India’s biodiversity

  • India is home to nearly 8% of global biodiversity on just 2.3% of global land area. It contains sections of four of the 36 global biodiversity hotspots.
  • The varied ecosystems across land, rivers, and oceans, feed our people, enhance public health security, and shield us from environmental disasters. 
  • Ecological value: Estimates suggest our forests alone may yield services worth more than a trillion rupees per year.
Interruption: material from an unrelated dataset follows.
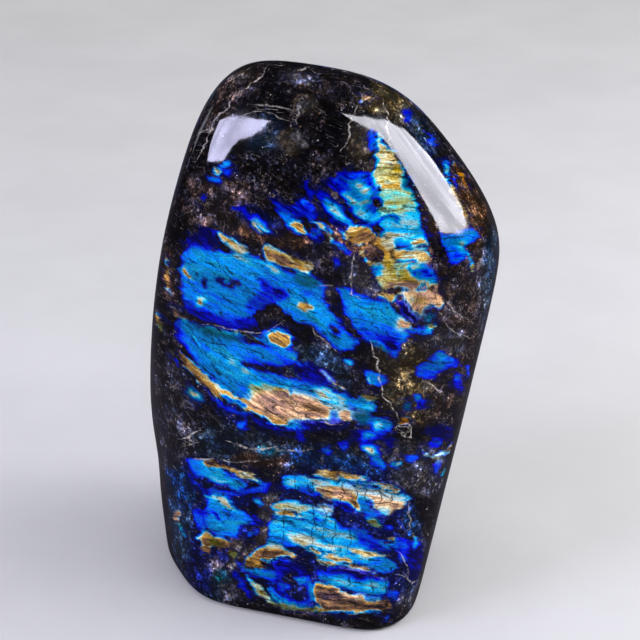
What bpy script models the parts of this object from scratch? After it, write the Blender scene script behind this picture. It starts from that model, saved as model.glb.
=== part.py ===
"""A labradorite freeform: one stone, ground to broad flats, rounded over and polished.

It stands upright on a flat sawn base. Metres, +Z up. The broad face that shows its colour looks
along -Y, and the origin is on the base, under the middle of the stone.
"""

import math

import bmesh
import bpy
import numpy as np
from mathutils import Vector

# The stone as it was roughed out: a block a little larger than the finished form.
BLOCK_WIDTH = 0.126
BLOCK_DEPTH = 0.078
BLOCK_HEIGHT = 0.200
# The faces of the finished mesh are about this long on each side.
CELL = 0.0062

# The ground flats: the way each one faces (degrees round from the front, to the right), its
# tilt (degrees above level), and its distance from the heart of the stone.
HEART = (0.0, 0.0, 0.100)
FLATS = {
    "broad_front": (0, 5.5, 0.0342),
    "front_brow": (-2, 32, 0.0611),
    "front_left_side": (-48, -3, 0.0586),
    "front_left_shoulder": (-46, 28, 0.0718),
    "left_side": (-84, 11.5, 0.0588),
    "left_foot": (-84, -6.5, 0.0714),
    "left_shoulder": (-86, 19, 0.0714),
    "left_crest": (-88, 48.5, 0.0901),
    "crown": (20, 86.5, 0.0994),
    "crown_right": (85, 76.5, 0.1003),
    "right_bevel": (98, 39.5, 0.0766),
    "right_front_bevel": (48, 32, 0.0673),
    "front_right_side": (50, 1, 0.0555),
    "right_side": (97, -10.5, 0.0598),
    "crown_back": (178, 56, 0.0838),
    "back": (180, 4, 0.0345),
    "back_left": (-135, 2, 0.0570),
    "back_right": (138, -4, 0.0550),
}
# How softly the polishing rounded the edges between the flats.
EDGE_SOFTNESS = 0.0040

# Shallow hollows: middle, depth at the middle, and spread.
HOLLOWS = {
    "left_waist": ((-0.063, -0.012, 0.040), 0.0009, 0.013),
}

# The sawn base and its rounded rim.
RIM_RADIUS = 0.0030
RIM_SEGMENTS = 3
RIM_ANGLE = 50

# Rays that find the surface start on the stone's middle line, which stops this far up.
MIDDLE_LINE_TOP = 0.140
NEWTON_STEPS = 40
# A ray always nears the surface at least this fast, and lengths under TINY count as none.
LEAST_SLOPE = 0.05
TINY = 1e-9

STONE_COLOUR = (0.012, 0.030, 0.085, 1.0)
STONE_ROUGHNESS = 0.12


def clear_scene():
    for thing in list(bpy.data.objects):
        bpy.data.objects.remove(thing)


def flat_normals_and_distances():
    """Each flat's outward normal, and its distance from the origin along it."""
    facing, tilt, reach = (np.array(column, float) for column in zip(*FLATS.values()))
    facing = np.radians(facing)
    tilt = np.radians(tilt)
    normals = np.stack(
        [np.sin(facing) * np.cos(tilt), -np.cos(facing) * np.cos(tilt), np.sin(tilt)], axis=1
    )
    return normals, reach + normals @ np.array(HEART)


def ground_surface(starts, ways):
    """The point on the rounded stone along each ray, by Newton's method from outside."""
    normals, distances = flat_normals_and_distances()
    gap = distances - starts @ normals.T
    climb = ways @ normals.T
    lengths = np.full(len(starts), 2 * BLOCK_HEIGHT)
    for _ in range(NEWTON_STEPS):
        over = (lengths[:, None] * climb - gap) / EDGE_SOFTNESS
        peak = over.max(axis=1, keepdims=True)
        weights = np.exp(over - peak)
        total = weights.sum(axis=1, keepdims=True)
        height = EDGE_SOFTNESS * (peak + np.log(total))[:, 0]
        slope = (weights * climb).sum(axis=1) / total[:, 0]
        lengths = lengths - height / np.maximum(slope, LEAST_SLOPE)
    return starts + lengths[:, None] * ways


def worn_hollows(points):
    """Moves each point in towards the middle line where a hollow was ground."""
    inward = -points * np.array([1.0, 1.0, 0.0])
    inward /= np.linalg.norm(inward, axis=1, keepdims=True) + TINY
    moved = points.copy()
    for middle, depth, spread in HOLLOWS.values():
        away = np.linalg.norm(points - np.array(middle), axis=1)
        moved += inward * (depth * np.exp(-((away / spread) ** 2)))[:, None]
    return moved


def rough_block():
    """A block of square cells, standing on z = 0."""
    block = bmesh.new()
    bmesh.ops.create_cube(block, size=1.0)
    size = (BLOCK_WIDTH, BLOCK_DEPTH, BLOCK_HEIGHT)
    bmesh.ops.scale(block, vec=size, verts=block.verts)
    bmesh.ops.translate(block, vec=(0, 0, BLOCK_HEIGHT / 2), verts=block.verts)
    for axis, length in enumerate(size):
        along = [
            edge
            for edge in block.edges
            if abs(edge.verts[0].co[axis] - edge.verts[1].co[axis]) > length / 2
        ]
        cuts = round(length / CELL) - 1
        bmesh.ops.subdivide_edges(block, edges=along, cuts=cuts, use_grid_fill=True)
    return block


def grind(block):
    """Moves the block's skin onto the ground and polished form, and centres it."""
    corners = np.array([vert.co for vert in block.verts])
    on_base = corners[:, 2] < TINY
    starts = np.zeros_like(corners)
    starts[:, 2] = np.minimum(corners[:, 2], MIDDLE_LINE_TOP)
    ways = corners - starts
    # A base cell keeps its share of the way from the middle of the base to its rim.
    share = np.maximum(
        np.abs(corners[:, 0]) / (BLOCK_WIDTH / 2), np.abs(corners[:, 1]) / (BLOCK_DEPTH / 2)
    )
    lengths = np.linalg.norm(ways, axis=1)
    middle = lengths < TINY
    ways[middle] = (1.0, 0.0, 0.0)
    lengths[middle] = 1.0
    ways /= lengths[:, None]
    surface = worn_hollows(ground_surface(starts, ways))
    surface[on_base] *= share[on_base][:, None]
    surface[on_base, 2] = 0.0
    surface[:, :2] -= (surface[:, :2].min(axis=0) + surface[:, :2].max(axis=0)) / 2
    for vert, place in zip(block.verts, surface):
        vert.co = Vector(place)


def polished_stone_material():
    material = bpy.data.materials.new("polished_labradorite")
    material.use_nodes = True
    shader = material.node_tree.nodes["Principled BSDF"]
    shader.inputs["Base Color"].default_value = STONE_COLOUR
    shader.inputs["Roughness"].default_value = STONE_ROUGHNESS
    shader.inputs["Metallic"].default_value = 0.0
    return material


def make_stone(collection):
    block = rough_block()
    grind(block)
    mesh = bpy.data.meshes.new("stone")
    block.to_mesh(mesh)
    block.free()
    mesh.shade_smooth()
    mesh.materials.append(polished_stone_material())
    stone = bpy.data.objects.new("stone", mesh)
    collection.objects.link(stone)
    rim = stone.modifiers.new("base_rim", "BEVEL")
    rim.width = RIM_RADIUS
    rim.segments = RIM_SEGMENTS
    rim.limit_method = "ANGLE"
    rim.angle_limit = math.radians(RIM_ANGLE)
    return stone


def main():
    clear_scene()
    collection = bpy.data.collections.new("labradorite_freeform")
    bpy.context.scene.collection.children.link(collection)
    make_stone(collection)


main()
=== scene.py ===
"""The labradorite freeform: one polished stone with blue, aqua and gold flash, on a pale table."""

import math

import bpy
import numpy as np
from mathutils import Matrix, Vector, noise


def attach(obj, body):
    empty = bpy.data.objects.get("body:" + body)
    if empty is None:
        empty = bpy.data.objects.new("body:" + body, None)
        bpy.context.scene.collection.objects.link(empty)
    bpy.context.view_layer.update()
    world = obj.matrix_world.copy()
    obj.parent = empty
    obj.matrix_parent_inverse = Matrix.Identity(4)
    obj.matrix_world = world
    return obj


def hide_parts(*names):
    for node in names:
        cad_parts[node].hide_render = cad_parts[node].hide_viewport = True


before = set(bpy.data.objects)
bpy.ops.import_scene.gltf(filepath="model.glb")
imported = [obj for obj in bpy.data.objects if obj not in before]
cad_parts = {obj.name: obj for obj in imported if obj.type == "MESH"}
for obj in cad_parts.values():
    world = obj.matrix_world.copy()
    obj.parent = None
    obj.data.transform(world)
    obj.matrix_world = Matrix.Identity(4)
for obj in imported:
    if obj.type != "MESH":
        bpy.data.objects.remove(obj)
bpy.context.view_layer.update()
bpy.ops.object.select_all(action="DESELECT")

# The camera. It stands a little to the right of the stone's broad front and looks down on it,
# as the photo does. The stone's markings are placed by where they show from here.
CAMERA_BEARING = math.radians(18)
CAMERA_ELEVATION = math.radians(26)
CAMERA_DISTANCE = 0.640
CAMERA_LENS = 100.0
CAMERA_SENSOR = 36.0
LOOKED_AT = Vector((0.002, 0.0, 0.1015))
PHOTO_SIZE = 640


def bearing_direction(bearing, elevation):
    """The way from the stone to something at a bearing from its front and an elevation."""
    level = math.cos(elevation)
    return Vector((math.sin(bearing) * level, -math.cos(bearing) * level, math.sin(elevation)))


camera_back = bearing_direction(CAMERA_BEARING, CAMERA_ELEVATION)
camera_place = LOOKED_AT + camera_back * CAMERA_DISTANCE
bpy.ops.object.camera_add(location=camera_place)
camera = bpy.context.object
camera.name = "camera"
camera.rotation_euler = (-camera_back).to_track_quat("-Z", "Y").to_euler()
camera.data.lens = CAMERA_LENS
camera.data.sensor_width = CAMERA_SENSOR
bpy.context.scene.camera = camera

# The stone's form. The real piece is one block of labradorite, sawn flat underneath, ground to
# broad flats on wheels, and rounded over and polished until no edge is left. The flats are the
# model's own, given by the way each faces (degrees round from the front, to the right), its
# tilt (degrees above level) and its distance from the heart of the stone.
BLOCK_SIZE = (0.126, 0.078, 0.200)
BLOCK_CUTS = (49, 15, 77)
HEART = (0.0, 0.0, 0.100)
FLATS = {
    "broad_front": (0, 5.5, 0.0342),
    "front_brow": (-2, 32, 0.0611),
    "front_left_side": (-48, -3, 0.0586),
    "front_left_shoulder": (-46, 28, 0.0718),
    "left_side": (-84, 11.5, 0.0588),
    "left_foot": (-84, -6.5, 0.0714),
    "left_shoulder": (-86, 19, 0.0714),
    "left_crest": (-88, 48.5, 0.0901),
    "crown": (20, 86.5, 0.0994),
    "crown_right": (85, 76.5, 0.1003),
    "right_bevel": (98, 39.5, 0.0766),
    "right_front_bevel": (48, 32, 0.0673),
    "front_right_side": (50, 1, 0.0555),
    "right_side": (97, -10.5, 0.0598),
    "crown_back": (178, 56, 0.0838),
    "back": (180, 4, 0.0345),
    "back_left": (-135, 2, 0.0570),
    "back_right": (138, -4, 0.0550),
}
EDGE_SOFTNESS = 0.0040
LEFT_WAIST = Vector((-0.063, -0.012, 0.040))
LEFT_WAIST_DEPTH = 0.0009
LEFT_WAIST_SPREAD = 0.013
RIM_RADIUS = 0.0030
MIDDLE_LINE_TOP = 0.140
NEWTON_STEPS = 40
LEAST_SLOPE = 0.05
TINY = 1e-9
# Hand polishing leaves the flats very slightly wavy, but not right at the base.
WAVE_HEIGHT = 0.00009
WAVE_LENGTH = 0.026
WAVES_FULL_FROM = 0.01
# The faces that look this squarely to the front are cut once more, for the finest markings.
SQUARELY_FRONT = -0.9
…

This will more with grasslands, wetlands, freshwater, and marine added. 
  • Our biodiversity also serves as a perpetual source of spiritual enrichment, intimately linked to our physical and mental well-being.

 

Concerns:

  • Biodiversity loss: India is facing one of the worst public health crises but also worldwide declines in biodiversity. 
  • Globally, we have lost 7% intact forests since 2000, and recent assessments indicate that over a million species might be lost forever during the next several decades. 
  • Climate change and infectious diseases: Climate change and the ongoing pandemic will put additional stresses on our natural ecosystems. 
  • Mitigating climate change can curtail future outbreaks of infectious diseases that can bring unimaginable misery. 
  • The dysfunctional relationship between humanity and nature: The emergence of infectious diseases exposed the lack of food and nutritional security; rural unemployment; and climate change.  

 

Govt. initiatives:

  • National Mission on Biodiversity and Human Well-Being (NMBHWB): In 2018, the Prime Minister’s Science, Technology and Innovation Advisory Council (PM-STIAC) in consultation with the Ministry of Environment, Forest, and Climate Change and other Ministries approved an ambitious National Mission on Biodiversity and Human Well-Being (NMBHWB). 

 

Objectives: The Mission will 

  • strengthen the science of restoring, conserving, and sustainably utilising India’s natural heritage; 
  • embed biodiversity as a key consideration in all developmental programmes, particularly in agriculture, ecosystem services, health, bio-economy, and climate change mitigation; 
  • establish a citizen and policy-oriented biodiversity information system; and 
  • enhance capacity across all sectors for the realisation of India’s national biodiversity targets and United Nations Sustainable Development Goals (UN SDGs).
  • allow India) to emerge as a leader in demonstrating linkage between conservation of natural assets and societal well-being.

 

Significance:

  • CBD and SDG fulfillments: The Mission will help India meet its commitments under the new framework for the Convention on Biological Diversity (CBD), and UN SDGs related to pressing social issues including poverty alleviation, justice and equity, and protection of life. 
  • Nature-based solutions to numerous environmental challenges, including degradation of rivers, forests, and soils, and ongoing threats from climate change, with the goal of creating climate-resilient communities. 
  • Increase biodiversity: The Mission’s comprehensive efforts will empower India to restore, and even increase, our natural assets by millions of crores of rupees. 
  • Climate change mitigation: Mitigation programmes will lessen the impacts of climate change and other natural disasters, such as pandemics and floods. 
  • Generating rural income: We can rejuvenate agricultural production systems and increase rural incomes from biodiversity-based agriculture while also creating millions of green jobs in restoration and nature tourism. 
  • Land restoration: Restoration activities across India’s degraded lands, which amount to almost a third of our land area, alone could generate several million jobs.